◆ AVAILABLE DATA ◆
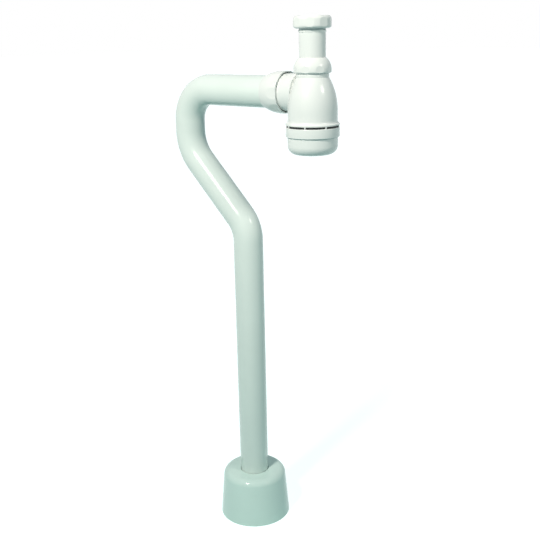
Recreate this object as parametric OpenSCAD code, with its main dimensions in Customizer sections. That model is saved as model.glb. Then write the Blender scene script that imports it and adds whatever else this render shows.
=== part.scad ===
// Bottle trap for a washbasin, with a bent waste pipe that runs down to the floor
// and a tapered cover over the place where the pipe enters the floor.
// Millimetres, +Z up. The origin is on the floor, on the axis of the pipe's lower run.
// The bottle stands on the +X side, and the outlet arm and all the bends lie in the XZ plane.

/* [Waste pipe] */
// Outside diameter of the waste pipe
pipe_d = 40; // [39.5:0.1:40.5]
// Wall thickness of the waste pipe
pipe_wall = 1.8; // [1.5:0.1:2.4]
// Height of the outlet axis above the floor
outlet_h = 611; // [600:1:680]
// Sideways reach of the upper leg from the lower run
leg_reach = 99; // [80:1:104]
// Height of the corner where the lower run turns into the slanting run
corner_h = 432; // [400:1:436]
// Slant of the middle run from the vertical, in degrees
slant = 45; // [40:1:50]
// Centre-line radius of the bend above the lower run
foot_bend_r = 45; // [42:1:55]
// Centre-line radius of the bend between the slanting run and the upper leg
leg_bend_r = 58; // [48:1:60]
// Centre-line radius of the elbow into the outlet arm
elbow_r = 42; // [38:1:44]

/* [Bottle] */
// Distance from the lower run's axis to the bottle's axis
bottle_reach = 108; // [100:1:130]
// Outside diameter of the barrel
barrel_d = 61; // [60:0.5:62]
// Wall thickness of the bottle
bottle_wall = 2.2; // [1.8:0.1:2.4]
// Radius of the arc that draws the shoulder in to the neck
shoulder_r = 80; // [76:1:90]
// Diameter of the flange that closes on the cup
flange_d = 66.4; // [65.8:0.2:67]
// Diameter of the neck over its thread
neck_d = 39.8; // [39.4:0.1:40]
// Diameter of the outlet branch over its thread
branch_d = 45.6; // [45.2:0.1:45.8]

/* [Cup] */
// Diameter of the cup's threaded band
band_d = 65.8; // [65:0.2:66.4]
// Height of the threaded band
band_h = 11.6; // [10:0.2:12.4]
// Diameter of the bowl under the band
bowl_d = 61.8; // [61:0.2:63]
// Height of the whole cup
cup_h = 32.9; // [30:0.1:36]
// Rounding between the bowl's side and its floor
bowl_round = 11; // [8:0.5:12]
// Wall thickness of the bowl
cup_wall = 2.1; // [1.8:0.1:2.4]
// Thickness of the black sealing ring between bottle and cup
cup_seal_t = 2.7; // [2:0.1:3]
// Number of nibs that centre the sealing ring
nib_count = 8; // [6:1:12]

/* [Tail pipe] */
// Outside diameter of the tail pipe
tail_d = 32; // [31.9:0.1:32.1]
// Wall thickness of the tail pipe
tail_wall = 1.8; // [1.5:0.1:2.2]
// Height of the tail pipe's rim above the outlet axis
tail_rise = 79.7; // [74:0.1:100]
// Depth of the tail pipe's lower end below the outlet axis
tail_dip = 55; // [40:1:60]

/* [Nuts] */
// Number of flats on each nut
nut_sides = 8; // [6:1:10]
// Diameter of the inlet and neck nuts over their corners
nut_d = 45.8; // [45.4:0.1:48]
// Distance between opposite flats of the inlet and neck nuts
nut_flats = 44.6; // [44.2:0.1:46]
// Height of the inlet nut
inlet_nut_h = 14.3; // [14:0.1:16]
// Height of the neck nut
neck_nut_h = 18; // [17.6:0.1:18.4]
// Bore of the inlet and neck nuts at the pitch line of their threads
nut_bore_d = 40.4; // [40.4:0.1:40.8]
// Diameter of the outlet nut over its corners
outlet_nut_d = 52.4; // [52:0.1:54]
// Distance between opposite flats of the outlet nut
outlet_nut_flats = 50.6; // [50.2:0.1:52]
// Length of the outlet nut
outlet_nut_l = 29.5; // [29:0.1:31]

/* [Floor cover] */
// Diameter of the cover at the floor
cover_d = 100.6; // [90:0.2:120]
// Height of the cover
cover_h = 68; // [50:1:90]
// Taper of the cover's side, in degrees
cover_taper = 5; // [2:0.5:8]
// Rounding of the cover's shoulder
cover_round = 9.5; // [5:0.5:12]
// Wall thickness of the cover
cover_wall = 2; // [1.6:0.1:3]
// Gap between the cover's hole and the pipe
cover_gap = 0.4; // [0.3:0.1:1.5]

/* [Hidden] */
$fn = 96;

// Colours
white = [0.95, 0.97, 0.95];
shade_white = [0.86, 0.91, 0.88];
black = [0.06, 0.07, 0.07];
grey = [0.45, 0.47, 0.47];

// Radii
pipe_r = pipe_d / 2;
tail_r = tail_d / 2;
barrel_r = barrel_d / 2;
flange_r = flange_d / 2;
neck_r = neck_d / 2;
branch_r = branch_d / 2;
band_r = band_d / 2;
bowl_r = bowl_d / 2;
nut_r = nut_d / 2;
nut_bore_r = nut_bore_d / 2;
outlet_nut_r = outlet_nut_d / 2;
cover_r = cover_d / 2;

// How far cutters reach past the faces that they open
over = 1;
// The pipe is formed a little slimmer in its bends, and each straight run laps over them
bend_draw = 0.15;
bend_lap = 0.5;
// Working gaps: round pieces that turn or slide, and pieces that are clamped
turn_gap = 0.4;
slip_gap = 0.3;
pinch_gap = 0.2;

// Heights on the bottle's axis
rim_z = outlet_h + tail_rise;
tail_foot_z = outlet_h - tail_dip;
neck_top_z = outlet_h + 33;
collar_top_z = outlet_h + 21.6;
collar_foot_z = outlet_h + 12;
shoulder_foot_z = outlet_h - 21;
flange_foot_z = outlet_h - 37.4;
spigot_foot_z = outlet_h - 51;
cup_top_z = flange_foot_z - cup_seal_t;
cup_foot_z = cup_top_z - cup_h;

// Tail pipe: the flange at its rim, and the bead that keeps the loose nut up
rim_r = 19.2;
rim_t = 2;
bead_r = 16.7;
bead_h = 2.6;
bead_drop = 9.6;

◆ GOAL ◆
From the listing above, copy all lines holding the word "with".

◆ RESULT ◆
Recreate this object as parametric OpenSCAD code, with its main dimensions in Customizer sections. That model is saved as model.glb. Then write the Blender scene script that imports it and adds whatever else this render shows.
// Bottle trap for a washbasin, with a bent waste pipe that runs down to the floor